Piecework, 2014 is an installation and series of durational performances that occur throughout its exhibition in Gallery 2 at Linden Centre for Contemporary Arts. The installation consists of three workstations and three workers dressed in a uniform. The workers engage in an activity of casting plaster objects from moulds in the form of 14.4kg gold bars. These casts are then painted gold. Piecework displays a purposefully futile labour of a repetitive and tireless fashion. It explores a form of work relating directly to performance that is quantifiable, investigating ideas of power and value and asks questions about the role and meaning of labour within artistic practice.
Shift work is characteristic of the manufacturing industry, and the artwork employs performative strategies in a rigorous process and task orientated manner by using Linden as a workplace that is in constant operation over the period of a 24-hour cycle. The ‘three-shift system’ is performed (Shift 1: 06:00-14:00, Shift 2:14:00-22:00 and Shift 3: 22:00-06:00) by the three workers who produce these gold bars throughout the six week exhibition period. The workers are paid a fixed piece rate for each unit produced/each operational step completed per shift. Ideas of the factory are embedded in the vary nature of the work mimicking a manufacturing process carried out by uniformed workers who take up their posts in eight hour shifts.
The catalogue essay by Jessica O’Brien:
The poetry and politics of production
Addressing the intersection between art, life and capitalism, Kay Abude’s Piecework interweaves personal experience, a critique on the distribution of global economic power, and the relationship between producers and consumers.
Piecework unfolds over a six-week period. A durational performance piece highlighting labour and process, the performers undertake manufacturing processes that reference the artist’s personal experience and recent site visits to Chinese factories. The group works through an endless pattern of standardised procedures that result in gold painted serialized plaster ingots. The performances are structured according to a three-shift system, dividing the day into three eight-hour working shifts that mimic a continuous 24-hour production cycle.
By foregrounding the body of the worker, Piecework engages with the pervasive neo-colonial first world practice of exploiting emerging economies and their abundance of cheap, unregulated labour. With most of Australia’s goods produced offshore, the performance addresses the disconnection in the minds of the consumer between the products we buy, and the often dehumanising labour that is required to produce it.

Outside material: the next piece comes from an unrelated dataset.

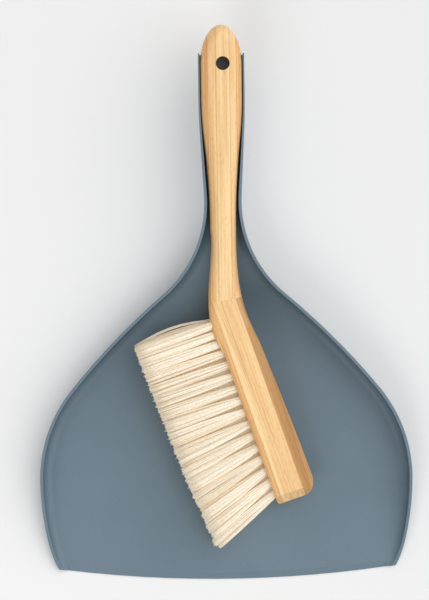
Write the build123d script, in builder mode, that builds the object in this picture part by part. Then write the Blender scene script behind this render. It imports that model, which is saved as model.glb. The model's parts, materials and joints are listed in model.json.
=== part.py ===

Banal, repetitive, precise and designed for maximum efficiency, Piecework could stand in for the processes behind countless products and could be extrapolated in factories a hundred or a thousand times over. Each action is carefully considered, creating a Haiku-like poetry to the work.
Highlighting the formality existing in standardised production, there is a purposeful ambiguity in the artist’s aestheticised interpretation of reality. Kay writes: “Two different types of labour exist in the two environments of the factory and the studio. The large populations filling the factories are dependent on the market that exploits them. These people labour because they must work for their livelihoods – they work in order to live and survive. The labour present in art practice is one that is voluntary and pleasurable for the artist – the artist lives to work and create.”
Downplaying the desire for a single ‘artist’s hand’ in the work, while expressly displaying the labour that it took to create it, the audience is left to question the value of the objects that are produced, and how it is conferred.
At the crux of these ambiguities is the role of the audience in the artwork. “The fine arts traditionally demand for their appreciation physically passive observers…but active art requires that creation and realization, artwork and appreciator, artwork and life be inseparable.” Utilising the understanding that the relationship between the artist and the audience is at the heart of Performance Art, the seemingly passive and non-participatory viewers of Piecework are in fact directly implicated in the work.
Piecework replicates the role the audience plays as participants of consumer culture, in their role as consumers of the artwork. Abude is the manufacturer and we the consumer. Without a market or an audience, ‘production’, in every sense of the word, would not exist.
By foregrounding the human process by which consumer goods are made through the physical presence of the workers, Piecework addresses the disconnection and compartmentalisation that is characteristic of present day consumption in a capitalistic society. And yet it also replicates those very relationships, distilling and aestheticising disturbing imbalances of power.
As Claire Bishop’s remarks: “The most striking projects… [hold] artistic and social critiques in tension.” Piecework is a considered response to a pervasive social issue, but does not attempt to present a fixed meaning, or take on the herculean responsibility of suggesting a solution to global economic inequality. As unwitting participants of the performance, the significance we chose to ascribe to our role as a consumer of product and artwork is up to us.
Jessica O’Brien is an independent curator and writer based in Melbourne.
 Abude, Kay, Put to work, M Fine Art, Faculty of the Victorian College of the Arts and Music, The University of Melbourne: November 2010, p. 28.
 Kaprow, Allen, Essays in the Blurring of Art and Life, Berkeley: University of California Press: 2003, p. 64.
Bishop, Claire, Artificial Hells: Participatory Art and the Politics of Spectatorship, Verso Books: 2012, p. 277-8.